One of the recipes in my drop down is a tweaked Brewer's Best kit. I still have people talking about/asking for that beer. I'm a snob though and am only going to brew it once a year with peppers from my garden.
 
I think most of us started out with kits, then tweaking the kits, then using kit recipes as baselines for our own recipes, then doing full formulations on our own. It was a great progression for me. Dad forced me to do a kit or 2 before going out and doing a batch from my head. He was right, the first recipe of mine was horrible! But, we all get better. :D
 
Thanks guys, I've got a couple empty primary's so maybe its time to play around with a brew. I'll take notes and post up my findings.
 
One of the recipes in my drop down is a tweaked Brewer's Best kit. I still have people talking about/asking for that beer. I'm a snob though and am only going to brew it once a year with peppers from my garden.

I love peppers of all kinds and I can't wait to brew your recipe. I will let you know how it turns out, thanks!
Cheers,
Brian
 
Alright. Here’s my dumb newbie questions. Why buy kits at all? If you know what ingredients are required—why not just purchase the ingredients separately yourself? I noticed some of the kits are expensive (they are pricing a premium into the kit). Couldn’t the same ingredients be purchased separately for less?
 
Alright.
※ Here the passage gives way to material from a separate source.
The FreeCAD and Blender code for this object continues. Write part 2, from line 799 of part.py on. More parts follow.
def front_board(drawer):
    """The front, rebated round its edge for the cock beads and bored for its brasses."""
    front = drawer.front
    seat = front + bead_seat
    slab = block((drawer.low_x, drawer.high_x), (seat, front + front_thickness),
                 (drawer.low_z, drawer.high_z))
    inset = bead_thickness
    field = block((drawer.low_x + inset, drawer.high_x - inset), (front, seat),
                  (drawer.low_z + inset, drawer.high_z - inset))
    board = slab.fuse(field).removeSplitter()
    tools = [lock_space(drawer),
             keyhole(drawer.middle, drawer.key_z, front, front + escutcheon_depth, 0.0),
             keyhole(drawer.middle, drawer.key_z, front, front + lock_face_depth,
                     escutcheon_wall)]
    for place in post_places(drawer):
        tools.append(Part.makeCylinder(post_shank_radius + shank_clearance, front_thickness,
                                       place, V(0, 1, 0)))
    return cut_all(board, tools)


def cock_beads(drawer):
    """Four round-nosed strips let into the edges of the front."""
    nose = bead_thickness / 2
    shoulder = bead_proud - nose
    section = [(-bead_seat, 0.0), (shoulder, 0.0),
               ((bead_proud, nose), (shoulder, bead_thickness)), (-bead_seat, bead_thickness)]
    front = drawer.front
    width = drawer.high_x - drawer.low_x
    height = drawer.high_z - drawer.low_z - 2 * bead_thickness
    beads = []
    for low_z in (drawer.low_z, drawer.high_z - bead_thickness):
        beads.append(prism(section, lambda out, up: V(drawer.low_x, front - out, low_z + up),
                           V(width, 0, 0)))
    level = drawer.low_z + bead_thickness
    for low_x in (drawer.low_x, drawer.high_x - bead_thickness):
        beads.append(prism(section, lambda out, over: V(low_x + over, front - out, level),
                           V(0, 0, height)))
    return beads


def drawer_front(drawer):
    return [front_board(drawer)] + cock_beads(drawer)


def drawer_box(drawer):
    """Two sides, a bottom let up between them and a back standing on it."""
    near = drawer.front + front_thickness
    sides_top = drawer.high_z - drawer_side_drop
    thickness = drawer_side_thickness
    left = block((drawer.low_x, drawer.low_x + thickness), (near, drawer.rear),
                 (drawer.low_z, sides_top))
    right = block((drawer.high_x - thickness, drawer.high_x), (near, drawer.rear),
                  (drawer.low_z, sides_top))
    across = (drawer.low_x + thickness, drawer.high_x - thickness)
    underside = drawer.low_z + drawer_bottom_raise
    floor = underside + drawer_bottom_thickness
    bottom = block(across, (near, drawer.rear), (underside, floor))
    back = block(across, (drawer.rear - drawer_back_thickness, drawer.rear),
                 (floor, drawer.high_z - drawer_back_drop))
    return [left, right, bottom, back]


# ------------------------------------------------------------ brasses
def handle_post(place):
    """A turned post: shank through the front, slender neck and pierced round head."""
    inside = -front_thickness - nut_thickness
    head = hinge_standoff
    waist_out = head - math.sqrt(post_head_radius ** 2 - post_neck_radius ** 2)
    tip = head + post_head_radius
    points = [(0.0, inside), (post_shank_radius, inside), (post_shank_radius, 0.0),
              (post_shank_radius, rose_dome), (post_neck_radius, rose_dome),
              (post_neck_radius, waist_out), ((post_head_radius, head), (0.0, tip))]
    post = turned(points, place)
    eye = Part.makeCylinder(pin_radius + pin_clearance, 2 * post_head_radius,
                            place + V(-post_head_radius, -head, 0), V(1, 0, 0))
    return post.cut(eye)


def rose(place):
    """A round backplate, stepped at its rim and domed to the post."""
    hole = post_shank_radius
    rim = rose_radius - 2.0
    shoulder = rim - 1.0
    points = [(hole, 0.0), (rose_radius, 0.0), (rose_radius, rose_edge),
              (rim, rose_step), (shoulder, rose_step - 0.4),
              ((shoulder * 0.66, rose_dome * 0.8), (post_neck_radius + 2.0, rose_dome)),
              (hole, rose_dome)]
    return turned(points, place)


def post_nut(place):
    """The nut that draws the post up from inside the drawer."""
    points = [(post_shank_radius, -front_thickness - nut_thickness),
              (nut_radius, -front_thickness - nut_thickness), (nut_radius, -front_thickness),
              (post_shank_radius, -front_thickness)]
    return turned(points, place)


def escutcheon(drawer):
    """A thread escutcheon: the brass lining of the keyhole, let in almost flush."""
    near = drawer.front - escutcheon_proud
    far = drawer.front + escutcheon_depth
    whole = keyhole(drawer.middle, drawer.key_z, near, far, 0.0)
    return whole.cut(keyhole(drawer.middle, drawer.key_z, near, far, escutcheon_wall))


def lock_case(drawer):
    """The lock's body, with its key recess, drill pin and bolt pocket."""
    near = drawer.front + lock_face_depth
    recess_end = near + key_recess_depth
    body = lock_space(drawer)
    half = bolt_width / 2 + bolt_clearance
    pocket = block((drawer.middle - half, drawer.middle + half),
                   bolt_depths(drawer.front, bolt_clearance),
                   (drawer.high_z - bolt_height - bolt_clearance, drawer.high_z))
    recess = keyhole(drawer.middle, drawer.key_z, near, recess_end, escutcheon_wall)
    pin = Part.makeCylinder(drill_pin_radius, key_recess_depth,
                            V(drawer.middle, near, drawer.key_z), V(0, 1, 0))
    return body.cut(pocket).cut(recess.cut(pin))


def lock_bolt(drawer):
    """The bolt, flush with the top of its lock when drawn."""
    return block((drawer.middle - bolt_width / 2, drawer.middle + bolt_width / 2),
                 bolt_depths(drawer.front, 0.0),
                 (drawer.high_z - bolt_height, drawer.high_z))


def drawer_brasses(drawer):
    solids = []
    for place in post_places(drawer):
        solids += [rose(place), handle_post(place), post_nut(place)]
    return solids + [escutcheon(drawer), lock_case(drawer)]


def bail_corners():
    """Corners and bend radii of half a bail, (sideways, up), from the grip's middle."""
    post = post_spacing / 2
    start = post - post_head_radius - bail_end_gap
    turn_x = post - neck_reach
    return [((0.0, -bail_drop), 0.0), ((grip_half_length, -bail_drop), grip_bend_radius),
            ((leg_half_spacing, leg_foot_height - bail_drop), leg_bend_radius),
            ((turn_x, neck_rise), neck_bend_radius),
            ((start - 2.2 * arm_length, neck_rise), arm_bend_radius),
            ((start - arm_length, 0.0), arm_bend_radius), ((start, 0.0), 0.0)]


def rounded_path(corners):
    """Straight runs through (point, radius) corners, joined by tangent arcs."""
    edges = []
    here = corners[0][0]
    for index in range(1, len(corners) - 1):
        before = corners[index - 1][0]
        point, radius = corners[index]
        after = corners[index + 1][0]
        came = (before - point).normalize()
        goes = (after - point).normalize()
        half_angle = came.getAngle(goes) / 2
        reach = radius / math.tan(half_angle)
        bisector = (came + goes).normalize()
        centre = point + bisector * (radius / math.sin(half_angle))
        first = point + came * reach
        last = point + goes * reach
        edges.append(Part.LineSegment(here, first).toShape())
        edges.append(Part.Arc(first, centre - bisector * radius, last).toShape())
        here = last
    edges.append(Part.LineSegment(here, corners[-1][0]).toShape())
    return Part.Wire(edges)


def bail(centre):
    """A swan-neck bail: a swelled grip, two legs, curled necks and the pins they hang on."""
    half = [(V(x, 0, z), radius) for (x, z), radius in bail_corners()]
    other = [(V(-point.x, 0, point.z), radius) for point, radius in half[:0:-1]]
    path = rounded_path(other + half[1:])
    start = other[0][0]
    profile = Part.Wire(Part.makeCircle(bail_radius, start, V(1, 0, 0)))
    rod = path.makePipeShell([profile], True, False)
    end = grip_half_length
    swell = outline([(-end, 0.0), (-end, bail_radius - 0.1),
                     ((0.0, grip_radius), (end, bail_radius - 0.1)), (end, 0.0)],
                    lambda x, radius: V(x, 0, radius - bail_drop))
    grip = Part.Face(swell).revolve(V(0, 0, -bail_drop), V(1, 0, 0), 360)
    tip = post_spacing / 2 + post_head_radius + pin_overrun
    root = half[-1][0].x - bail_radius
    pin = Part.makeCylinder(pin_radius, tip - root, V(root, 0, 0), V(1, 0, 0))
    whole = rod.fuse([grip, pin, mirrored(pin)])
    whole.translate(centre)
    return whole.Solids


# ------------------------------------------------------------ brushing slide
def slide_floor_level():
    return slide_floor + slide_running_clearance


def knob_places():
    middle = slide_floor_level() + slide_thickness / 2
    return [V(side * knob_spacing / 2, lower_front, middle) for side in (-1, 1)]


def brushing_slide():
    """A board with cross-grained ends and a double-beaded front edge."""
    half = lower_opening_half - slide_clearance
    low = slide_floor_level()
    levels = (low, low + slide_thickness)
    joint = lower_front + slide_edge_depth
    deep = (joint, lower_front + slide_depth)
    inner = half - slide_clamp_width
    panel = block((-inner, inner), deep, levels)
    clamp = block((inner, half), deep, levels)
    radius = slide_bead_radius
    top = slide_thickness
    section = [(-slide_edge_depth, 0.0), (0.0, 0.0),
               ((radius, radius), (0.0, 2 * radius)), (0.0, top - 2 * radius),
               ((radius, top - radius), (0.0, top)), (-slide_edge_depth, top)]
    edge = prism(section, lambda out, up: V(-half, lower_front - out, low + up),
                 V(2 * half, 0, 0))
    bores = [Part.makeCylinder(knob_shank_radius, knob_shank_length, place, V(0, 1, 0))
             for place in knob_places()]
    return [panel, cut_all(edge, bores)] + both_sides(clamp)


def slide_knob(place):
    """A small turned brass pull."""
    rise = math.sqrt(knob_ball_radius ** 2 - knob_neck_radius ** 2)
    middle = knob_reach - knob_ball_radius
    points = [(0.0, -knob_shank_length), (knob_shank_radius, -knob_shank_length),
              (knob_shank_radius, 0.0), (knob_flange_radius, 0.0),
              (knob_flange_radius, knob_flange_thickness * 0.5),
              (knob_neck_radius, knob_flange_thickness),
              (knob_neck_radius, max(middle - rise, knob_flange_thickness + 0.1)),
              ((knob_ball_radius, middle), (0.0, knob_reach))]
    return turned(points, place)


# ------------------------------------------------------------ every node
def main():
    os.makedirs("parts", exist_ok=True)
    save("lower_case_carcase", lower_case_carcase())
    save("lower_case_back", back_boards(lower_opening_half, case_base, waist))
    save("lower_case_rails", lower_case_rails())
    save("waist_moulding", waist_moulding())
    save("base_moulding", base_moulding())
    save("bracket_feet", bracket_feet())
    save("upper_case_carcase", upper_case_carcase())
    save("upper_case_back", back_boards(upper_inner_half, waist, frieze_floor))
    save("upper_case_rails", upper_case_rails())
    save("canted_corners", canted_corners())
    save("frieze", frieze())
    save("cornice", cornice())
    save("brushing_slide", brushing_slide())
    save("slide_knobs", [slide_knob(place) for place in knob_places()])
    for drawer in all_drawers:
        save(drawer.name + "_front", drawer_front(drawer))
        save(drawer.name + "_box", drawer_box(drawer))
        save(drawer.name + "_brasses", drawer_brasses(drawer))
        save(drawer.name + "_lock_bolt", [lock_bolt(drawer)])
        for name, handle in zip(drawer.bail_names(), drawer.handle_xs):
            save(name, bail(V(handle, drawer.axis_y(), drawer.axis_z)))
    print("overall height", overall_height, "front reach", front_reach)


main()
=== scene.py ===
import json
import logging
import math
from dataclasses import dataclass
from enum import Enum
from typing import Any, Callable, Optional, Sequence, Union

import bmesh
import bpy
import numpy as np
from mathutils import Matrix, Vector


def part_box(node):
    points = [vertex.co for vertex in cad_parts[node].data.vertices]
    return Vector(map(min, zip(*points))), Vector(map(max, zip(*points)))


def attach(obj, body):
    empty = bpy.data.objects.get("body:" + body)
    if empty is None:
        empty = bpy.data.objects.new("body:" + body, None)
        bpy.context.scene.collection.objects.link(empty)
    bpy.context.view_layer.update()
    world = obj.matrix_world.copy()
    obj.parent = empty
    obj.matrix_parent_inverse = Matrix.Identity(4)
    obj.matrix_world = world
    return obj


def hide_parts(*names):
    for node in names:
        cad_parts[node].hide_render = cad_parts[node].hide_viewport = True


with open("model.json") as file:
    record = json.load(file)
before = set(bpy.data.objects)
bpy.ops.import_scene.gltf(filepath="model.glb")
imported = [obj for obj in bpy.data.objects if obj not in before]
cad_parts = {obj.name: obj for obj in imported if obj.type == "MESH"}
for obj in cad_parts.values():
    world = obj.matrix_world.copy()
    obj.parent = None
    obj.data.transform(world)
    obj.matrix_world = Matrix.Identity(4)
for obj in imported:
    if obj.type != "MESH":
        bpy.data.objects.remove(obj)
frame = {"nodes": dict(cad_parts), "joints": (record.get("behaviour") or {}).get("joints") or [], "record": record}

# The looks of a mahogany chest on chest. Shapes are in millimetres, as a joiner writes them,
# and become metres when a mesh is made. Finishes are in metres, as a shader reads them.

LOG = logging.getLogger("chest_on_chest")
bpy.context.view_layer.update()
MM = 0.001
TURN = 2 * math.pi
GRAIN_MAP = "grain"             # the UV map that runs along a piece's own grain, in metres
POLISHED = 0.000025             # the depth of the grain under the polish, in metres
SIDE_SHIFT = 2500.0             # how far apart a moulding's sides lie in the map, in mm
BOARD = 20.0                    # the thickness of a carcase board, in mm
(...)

Here’s my dumb newbie questions. Why buy kits at all? If you know what ingredients are required—why not just purchase the ingredients separately yourself? I noticed some of the kits are expensive (they are pricing a premium into the kit). Couldn’t the same ingredients be purchased separately for less?
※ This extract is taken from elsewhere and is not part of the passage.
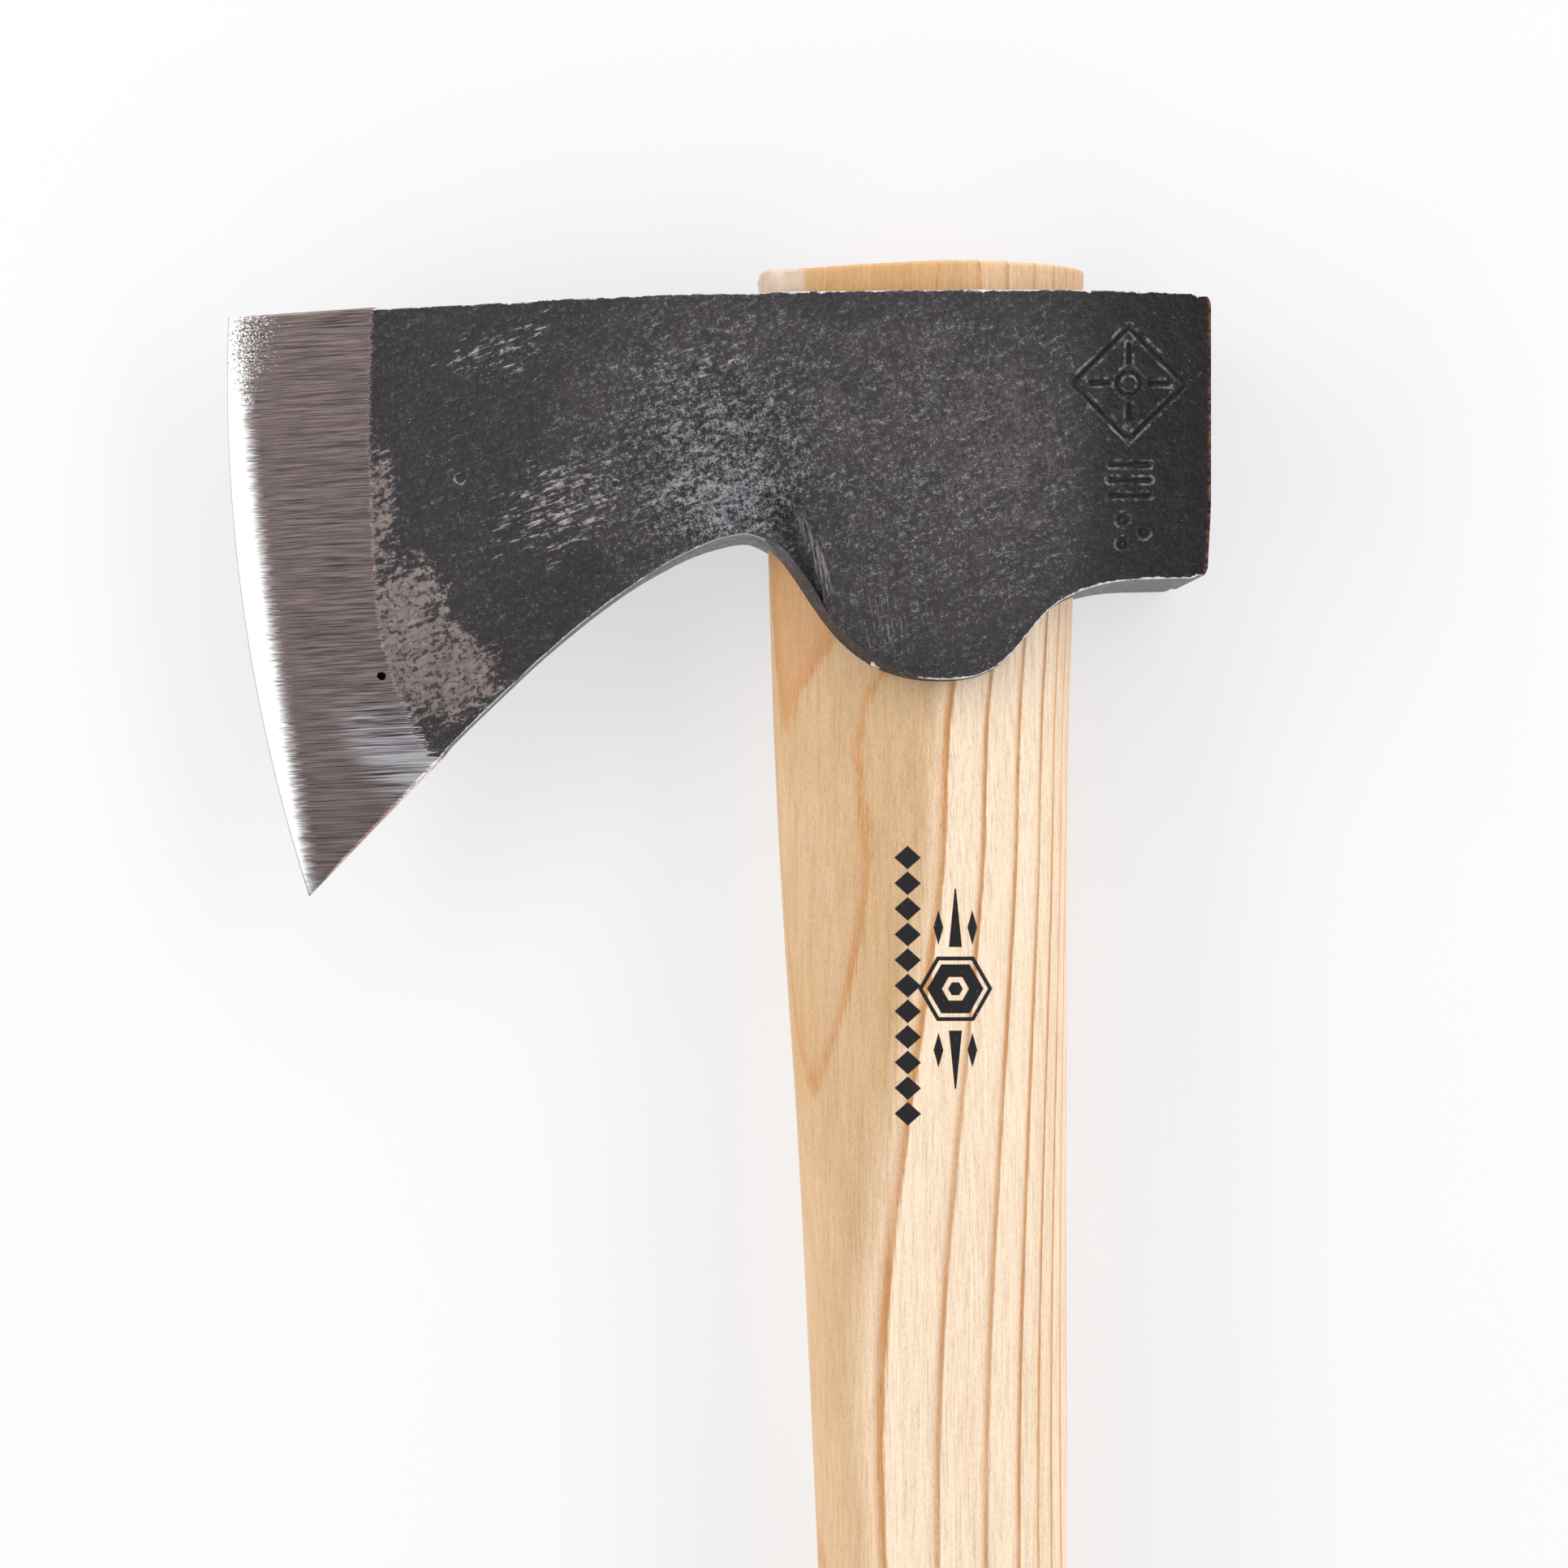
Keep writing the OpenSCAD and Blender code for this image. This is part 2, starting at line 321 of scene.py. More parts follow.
def touch_mark(x, y):
    """Distance from the nearest stroke of the smith's plain marks: a lozenge, tallies and dots."""
    u, v = x - MARK_X, y - MARK_Y
    gap = np.abs(np.abs(u) + np.abs(v) - 7.6) / np.sqrt(2)
    gap = np.minimum(gap, np.abs(np.hypot(u, v) - 1.6))
    for turn in range(4):
        c, s = np.cos(turn * np.pi / 2), np.sin(turn * np.pi / 2)
        gap = np.minimum(gap, segment(u, v, (2.7 * c, 2.7 * s), (5.2 * c, 5.2 * s)))
    for k in (-1, 0, 1):
        row = TALLY_Y + 2.1 * k
        gap = np.minimum(gap, segment(x, y, (25.0, row), (30.4, row)))
    for k in range(3):
        c, s = np.cos(k * 2 * np.pi / 3), np.sin(k * 2 * np.pi / 3)
        gap = np.minimum(gap, np.abs(np.hypot(x - 27.7 - 1.9 * c, y - DOTS_Y - 1.9 * s) - 0.55))
    return gap


STROKE = 0.42
SIDE_ROWS = 128
BLADE_COLS = 130
EYE_COLS = 84
POLL_COLS = 78
WALL_ROWS = 12
EYE_CENTRE_X = 0.2
EYE_EGG = 0.16
EYE_SQUARE = 2.1
LUG_WALL = 0.9
EYE_TOP_L, EYE_TOP_W = 45.2, 21.4
EYE_DEPTH = 53.6
EYE_SLOPE_L, EYE_SLOPE_W = 3.5 / EYE_DEPTH, 0.8 / EYE_DEPTH


def rounded(angle, square):
    """Cosine and sine of an angle, squared off like a superellipse."""
    return [np.sign(v) * np.abs(v) ** (2 / square) for v in (np.cos(angle), np.sin(angle))]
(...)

I agree with you on this j8h9 - My LHBS stocks the True Brew kits, and after brewing most of them, I have started buying the individual components instead of the kits. I keg most of my beers, so I have enough bottle caps and priming sugar to last me a lifetime, why should I continue to pay for them? Plus my LHBS probably makes more profit by me buying this way rather than the kits, and I can tweak the kits for my taste. Everybody wins (except maybe the fine folks at True Brew, but in every game there has to be a winner and a loser.)
 
Alright. Here’s my dumb newbie questions. Why buy kits at all? If you know what ingredients are required—why not just purchase the ingredients separately yourself? I noticed some of the kits are expensive (they are pricing a premium into the kit). Couldn’t the same ingredients be purchased separately for less?

i've asked the same question. some kits are cheaper if you source the ingredients separately, but i have found some kits to be less expensive. it really all depends on what you're making.
 
I actually thought that most kits were cheaper than buying ingredients separately. Maybe not True Brew or Brewer's Best, but for AHS and Northern Brewer and the like.
 
Alright. Here’s my dumb newbie questions. Why buy kits at all? If you know what ingredients are required—why not just purchase the ingredients separately yourself? I noticed some of the kits are expensive (they are pricing a premium into the kit). Couldn’t the same ingredients be purchased separately for less?

At my LHBS the kits are priced a little higher because they assume they will have someone assemble it for you. Measure the grain and hops, etc. They are cheaper if you assemble them yourselves and they seem to encourage that.
 
It depends on the kit as stated above. The True Brew Red Ale Kit for example cost about $33. It has 2 cans of extract that retail at about $26 total.
1 oz of hops at $3.50
Specialty grain at $1.50
Grain bag at $.25
Yeast at $.50
Bottling sugar $.75
Bottlecaps at $1.00.

So basically its a break-even proposition. For someone first starting out, its a value to have it all ready there in the box. Not to mention you learn about the ingredients and can begin to critique or think about what you'd change about it, add to it, etc etc.
For others that are at a point in their brewing that can create their own, by all means save that dollar and possibly make a better beer.